── SOURCE RECORDS ──
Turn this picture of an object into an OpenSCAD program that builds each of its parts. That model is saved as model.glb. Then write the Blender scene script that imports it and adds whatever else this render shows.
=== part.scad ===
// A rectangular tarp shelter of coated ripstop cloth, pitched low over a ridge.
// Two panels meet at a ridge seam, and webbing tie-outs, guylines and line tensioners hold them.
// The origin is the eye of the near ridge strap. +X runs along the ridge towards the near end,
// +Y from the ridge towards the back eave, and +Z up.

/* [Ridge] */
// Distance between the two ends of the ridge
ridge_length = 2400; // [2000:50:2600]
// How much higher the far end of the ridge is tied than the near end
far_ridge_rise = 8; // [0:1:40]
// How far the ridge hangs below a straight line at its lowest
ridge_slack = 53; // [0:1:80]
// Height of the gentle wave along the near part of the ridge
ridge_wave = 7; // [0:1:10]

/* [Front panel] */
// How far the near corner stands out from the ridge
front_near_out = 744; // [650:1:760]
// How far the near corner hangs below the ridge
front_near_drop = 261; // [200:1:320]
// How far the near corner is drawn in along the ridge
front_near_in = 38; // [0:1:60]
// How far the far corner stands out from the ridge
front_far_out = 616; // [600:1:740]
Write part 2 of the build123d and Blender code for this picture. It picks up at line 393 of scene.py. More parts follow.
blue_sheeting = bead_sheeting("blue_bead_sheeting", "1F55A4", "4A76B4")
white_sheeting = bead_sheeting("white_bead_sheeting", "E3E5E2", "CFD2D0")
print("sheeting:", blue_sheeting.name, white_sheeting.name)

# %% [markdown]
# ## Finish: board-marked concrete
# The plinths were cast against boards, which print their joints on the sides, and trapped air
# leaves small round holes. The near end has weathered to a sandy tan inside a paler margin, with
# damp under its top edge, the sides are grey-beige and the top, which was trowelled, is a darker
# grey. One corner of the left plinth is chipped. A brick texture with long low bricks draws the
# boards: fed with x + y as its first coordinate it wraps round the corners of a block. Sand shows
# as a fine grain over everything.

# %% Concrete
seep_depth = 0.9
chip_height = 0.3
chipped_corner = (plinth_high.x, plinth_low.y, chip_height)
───
**WHAT IS BEING ASKED**
Print, unaltered, every line from the beginning of the material down to the line with "ridge_wave = 7; // [0:1:10]".

**ANSWER BELOW**
Turn this picture of an object into an OpenSCAD program that builds each of its parts. That model is saved as model.glb. Then write the Blender scene script that imports it and adds whatever else this render shows.
=== part.scad ===
// A rectangular tarp shelter of coated ripstop cloth, pitched low over a ridge.
// Two panels meet at a ridge seam, and webbing tie-outs, guylines and line tensioners hold them.
// The origin is the eye of the near ridge strap. +X runs along the ridge towards the near end,
// +Y from the ridge towards the back eave, and +Z up.

/* [Ridge] */
// Distance between the two ends of the ridge
ridge_length = 2400; // [2000:50:2600]
// How much higher the far end of the ridge is tied than the near end
far_ridge_rise = 8; // [0:1:40]
// How far the ridge hangs below a straight line at its lowest
ridge_slack = 53; // [0:1:80]
// Height of the gentle wave along the near part of the ridge
ridge_wave = 7; // [0:1:10]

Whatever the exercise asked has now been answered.